Welding Cost Calculator

Estimate the cost of a welding job from filler consumption, labour and power and gas. See the cost per metre and where your money goes across consumables, labour and running cost.

Built & reviewed by Ankit Madia, Founder & Markets Trader

Updated Jul 2025FY 2025-26

What This Welding Cost Calculator Does

This tool gives you a quick, honest estimate of what a welding job costs before you commit to a quote. It splits the number into the three buckets every fabricator recognises: the filler metal you burn, the welder's time on the arc, and the power and gas the machine draws. Feed in the length of weld, how much filler it eats per metre, your rates and your travel speed, and it returns the total plus a handy cost per metre.

The Cost Components

The estimate is built from three parts. Consumables are the stick electrodes, MIG wire or TIG rod deposited into the joint. Labour is the welder's paid time while the arc is burning, set by how fast the weld is laid.
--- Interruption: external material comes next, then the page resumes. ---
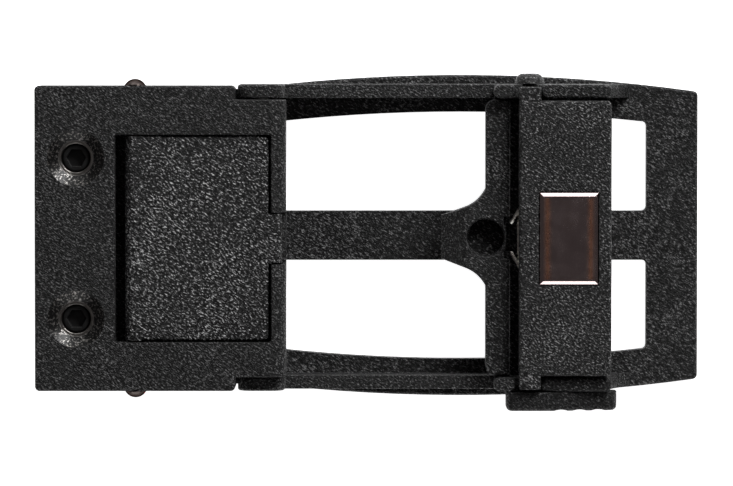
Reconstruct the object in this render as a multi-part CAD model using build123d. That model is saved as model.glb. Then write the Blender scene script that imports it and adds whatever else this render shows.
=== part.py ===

Power and gas covers electricity for the machine and shielding gas, charged for each running hour. Add the three together and you have the total job cost.

The Formulas

  • Consumable Cost = Weld Length x Filler per Metre x Filler Cost per kg
  • Welding Hours = Weld Length / Welding Speed
  • Labour Cost = Welding Hours x Labour Rate
  • Power and Gas Cost = Welding Hours x Power and Gas Rate
  • Total Cost = Consumable Cost + Labour Cost + Power and Gas Cost
  • Cost per Metre = Total Cost / Weld Length

Worked Example

Take a 10 metre run that burns 0.2 kg of filler per metre at ₹300 per kg, welded at 5 metres per hour, with labour at ₹300 per hour and power and gas at ₹50 per hour. The consumable cost is 10 x 0.2 x 300 = ₹600. Arc-on time is 10 / 5 = 2 hours, so labour is 2 x 300 = ₹600 and power and gas is 2 x 50 = ₹100. Add them up and the total is ₹1,300, which works out to ₹130 per metre. Change any slider and the split updates so you can see which bucket is driving the cost.

Treat These as Estimates

Real cost varies with the process (MIG, TIG or stick arc), the base material and the plate thickness, along with spatter, rejects and rework. This calculator is a starting point, not a substitute for your own shop records. Once you have weighed a few real joints and timed a few real runs, plug those figures in and the estimate will track your floor closely.